Syon House

Syon House Syon House (also called Zion House, historically) is the official London residence of the influential Percy family, Dukes of Northumberland.

The house and its gardens have been owned and cared for by them for over four hundred years. One of the last surviving Ducal residences complete with country estate, the house has one of the most beautiful interiors created by the brilliant 18th century architect Robert Adam in 1762. Today, Syon House is a favorite tourist destination and is open for visits, weddings and special events, and film location shooting.

Syon House is not in the London Borough of Richmond upon Thames, but we like it and decided to break the rules and include it on our site.
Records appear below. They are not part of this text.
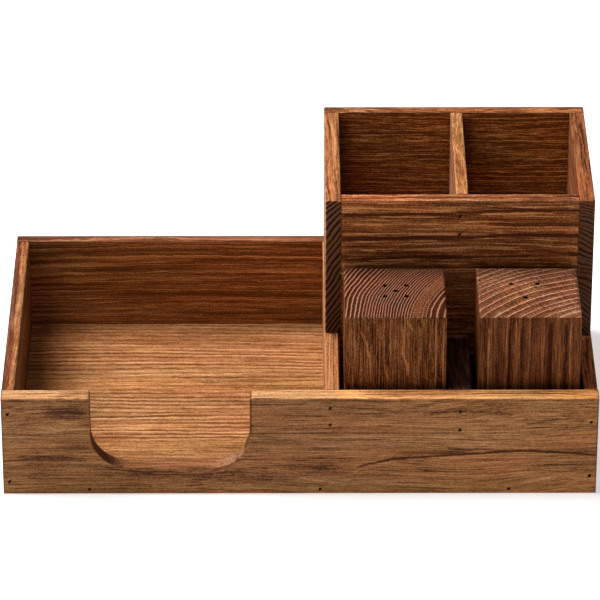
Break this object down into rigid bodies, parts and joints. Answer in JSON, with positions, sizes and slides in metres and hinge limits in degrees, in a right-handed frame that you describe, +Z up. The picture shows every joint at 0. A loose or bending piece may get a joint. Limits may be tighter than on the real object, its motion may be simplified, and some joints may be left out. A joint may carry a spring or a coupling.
{
  "type": "cutlery caddy",
  "caption": "Wooden table organiser with an open napkin tray, a tall divided cutlery box and square salt and pepper shakers in pockets.",
  "frame": {"origin": "middle of the underside, on the surface that the organiser stands on", "axes": "+X to the right along the front board, from the napkin tray to the shakers; +Y from front to rear; +Z up"},
  "size_m": [0.34, 0.195, 0.1505],
  "materials": {
    "floor_oak": "oiled, golden, grain along the width",
    "front_oak": "oiled, greyish brown, grain along the width",
    "red_oak": "oiled, red-brown",
    "dark_oak": "oiled, dark brown",
    "shaker_oak": "oiled, upright grain with end grain on top",
    "brad_steel": "darkened",
    "stopper_rubber": "matt black"
  },
  "bodies": {
    "base": {"front_board": "front_oak", "rear_board": "red_oak", "left_wall": "red_oak", "right_wall": "dark_oak", "tray_floor": "floor_oak", "tray_divider": "red_oak", "pocket_spacer": "dark_oak", "box_left_wall": "dark_oak", "box_right_wall": "dark_oak", "box_front_board": "red_oak", "box_rear_board": "red_oak", "box_mid_divider": "red_oak", "brad_front_left_wall_1": "brad_steel", "brad_front_left_wall_2": "brad_steel", "brad_front_right_wall_1": "brad_steel", "brad_front_right_wall_2": "brad_steel", "brad_front_tray_divider_1": "brad_steel", "brad_front_tray_divider_2": "brad_steel", "brad_front_tray_floor_1": "brad_steel", "brad_front_tray_floor_2": "brad_steel", "brad_front_tray_floor_3": "brad_steel", "brad_front_pocket_spacer_1": "brad_steel", "brad_front_pocket_spacer_2": "brad_steel", "brad_front_box_mid_divider_1": "brad_steel", "brad_front_box_mid_divider_2": "brad_steel", "brad_rear_left_wall_1": "brad_steel", "brad_rear_left_wall_2": "brad_steel", "brad_rear_right_wall_1": "brad_steel", "brad_rear_right_wall_2": "brad_steel", "brad_rear_tray_divider_1": "brad_steel", "brad_rear_tray_divider_2": "brad_steel", "brad_rear_tray_floor_1": "brad_steel", "brad_rear_tray_floor_2": "brad_steel", "brad_rear_tray_floor_3": "brad_steel", "brad_rear_box_mid_divider_1": "brad_steel", "brad_rear_box_mid_divider_2": "brad_steel", "brad_rear_box_left_wall_1": "brad_steel", "brad_rear_box_left_wall_2": "brad_steel", "brad_rear_box_right_wall_1": "brad_steel", "brad_rear_box_right_wall_2": "brad_steel", "brad_left_box_front_board_1": "brad_steel", "brad_left_box_front_board_2": "brad_steel", "brad_right_box_front_board_1": "brad_steel", "brad_right_box_front_board_2": "brad_steel"},
    "salt_shaker": {"salt_shaker_body": "shaker_oak", "salt_shaker_stopper": "stopper_rubber"},
    "pepper_shaker": {"pepper_shaker_body": "shaker_oak", "pepper_shaker_stopper": "stopper_rubber"}
  },
  "joints": [
    {"name": "salt_shaker_lift", "type": "slide", "parent": "base", "child": "salt_shaker", "axis": [0, 0, 1], "range_m": [0, 0.15]},
    {"name": "pepper_shaker_lift", "type": "slide", "parent": "base", "child": "pepper_shaker", "axis": [0, 0, 1], "range_m": [0, 0.15]}
  ]
}
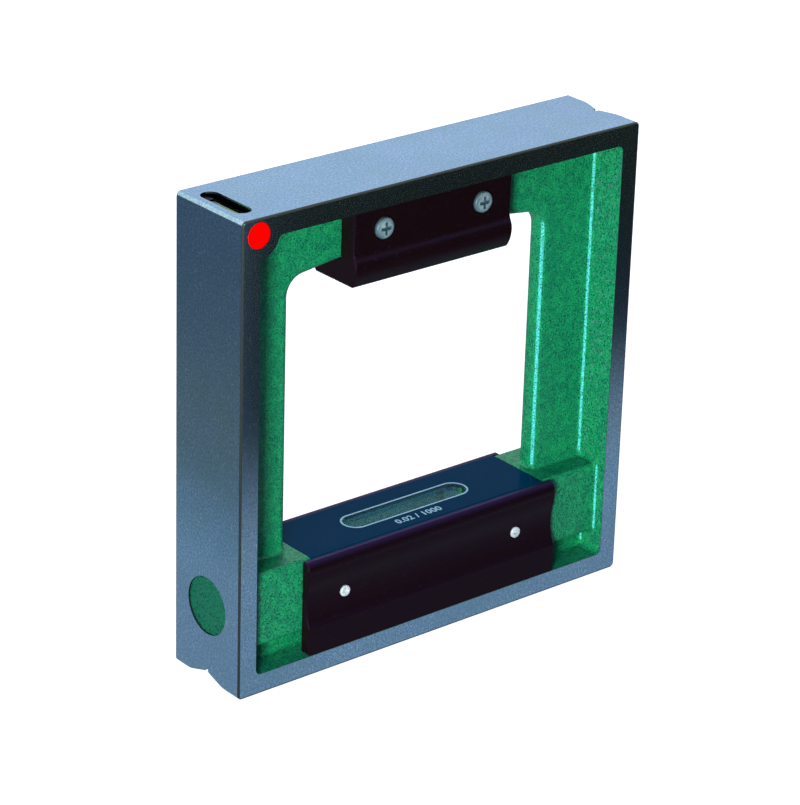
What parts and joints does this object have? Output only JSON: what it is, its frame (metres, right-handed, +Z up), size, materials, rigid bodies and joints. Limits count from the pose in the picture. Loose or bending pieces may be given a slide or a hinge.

For more information about the many great historic buildings in the area, visit our page on historic houses.

History

Syon House was originally a religious house established in 1431 when Syon Abbey, a medieval monastery of the Bridgettine Order of nuns, moved to the location. The nunnery, one of the wealthiest in the country at the time, was where Queen Catherine Howard, Henry VIII's fifth wife was brought to from Hampton Court Palace for her long detention.

Syon House became the property of the 1st Duke of Somerset when the abbey was permanently closed. In 1594, the site was acquired by Henry Percy, 9th Earl of Northumberland and had been the family's property ever since.

Architecture

The building's beautiful Renaissance exterior was built by the the 1st Duke of Somerset. The famous interior of Syon House, with its magnificent State and Private Apartments filled with great paintings and furniture, was designed by renowned architect Robert Adam in 1762 commissioned by the 1st Duke and Duchess of Northumberland.
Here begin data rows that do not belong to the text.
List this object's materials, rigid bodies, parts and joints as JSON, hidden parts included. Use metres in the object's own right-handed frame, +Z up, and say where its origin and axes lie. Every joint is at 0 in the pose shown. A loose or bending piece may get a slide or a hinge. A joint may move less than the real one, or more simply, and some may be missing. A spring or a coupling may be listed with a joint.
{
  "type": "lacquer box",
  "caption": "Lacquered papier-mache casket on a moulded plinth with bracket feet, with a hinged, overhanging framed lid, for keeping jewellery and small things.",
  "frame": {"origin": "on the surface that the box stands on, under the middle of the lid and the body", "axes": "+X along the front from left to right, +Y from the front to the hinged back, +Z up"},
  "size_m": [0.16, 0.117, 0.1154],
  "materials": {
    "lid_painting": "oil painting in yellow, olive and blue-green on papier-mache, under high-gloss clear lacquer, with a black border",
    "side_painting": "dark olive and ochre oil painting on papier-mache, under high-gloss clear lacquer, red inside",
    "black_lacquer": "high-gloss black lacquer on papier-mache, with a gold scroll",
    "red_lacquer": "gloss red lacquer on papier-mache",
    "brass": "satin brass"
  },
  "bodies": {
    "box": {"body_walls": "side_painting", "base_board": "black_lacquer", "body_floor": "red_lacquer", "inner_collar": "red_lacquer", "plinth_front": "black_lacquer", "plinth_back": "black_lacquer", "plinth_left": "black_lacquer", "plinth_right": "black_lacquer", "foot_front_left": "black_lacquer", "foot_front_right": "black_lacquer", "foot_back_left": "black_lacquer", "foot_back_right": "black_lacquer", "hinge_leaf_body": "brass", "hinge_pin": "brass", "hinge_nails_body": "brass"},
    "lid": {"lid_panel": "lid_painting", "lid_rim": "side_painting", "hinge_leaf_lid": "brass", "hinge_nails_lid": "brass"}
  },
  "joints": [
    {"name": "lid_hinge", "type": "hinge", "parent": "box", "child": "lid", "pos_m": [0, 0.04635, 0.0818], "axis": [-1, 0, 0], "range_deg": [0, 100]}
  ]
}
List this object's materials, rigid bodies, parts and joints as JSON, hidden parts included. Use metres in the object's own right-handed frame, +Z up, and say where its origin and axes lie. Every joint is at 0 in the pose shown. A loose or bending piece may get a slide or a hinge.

Considered to be one of the finest examples of the much-admired 'Adam Style', it is said to be the project where Adam started to develop his eclectic signature taking inspiration from Roman antiquity, Romantic, Baroque, Mannerist, and Picturesque styles. The architect Thomas Cady, commissioned by the 3rd Duke in the 1820s, refaced the house in Bath stone and rebuilt its porch.

In the 1860s, the 4th Duke added plaster ceilings in the Renaissance style to the Family Drawing Room, Family Dining Room and Print Room.

Gardens and Conservatory

The 55-acre gardens at Syon House sit across the Thames from Kew Gardens (another famous tourist attraction in Richmond upon Thames) and are famous for their excellent collection of more than 200 species of rare trees. Originally developed by Lancelot's Capability Brown in the 1700s, the main outdoor attractions today include the Woodland Garden, the Rose Garden, the Conservatory, and the Lakeside Walk. The Great Conservatory in the Syon House gardens was built by Charles Fowler from 1828 to 1830 and was the first conservatory in the country built from glass and metal on such a large scale.

Best time to visit is in June when the roses are in full bloom.

Archeological Importance

Syon House and its surrounding gardens sit atop an important historical and archeological site. There's actually an annual archeological dig undertaken by experts from Birkbeck College of the University of London. Some important finds from past excavations include graves, coins, pottery, and other artifacts dating back to the Roman period and earlier.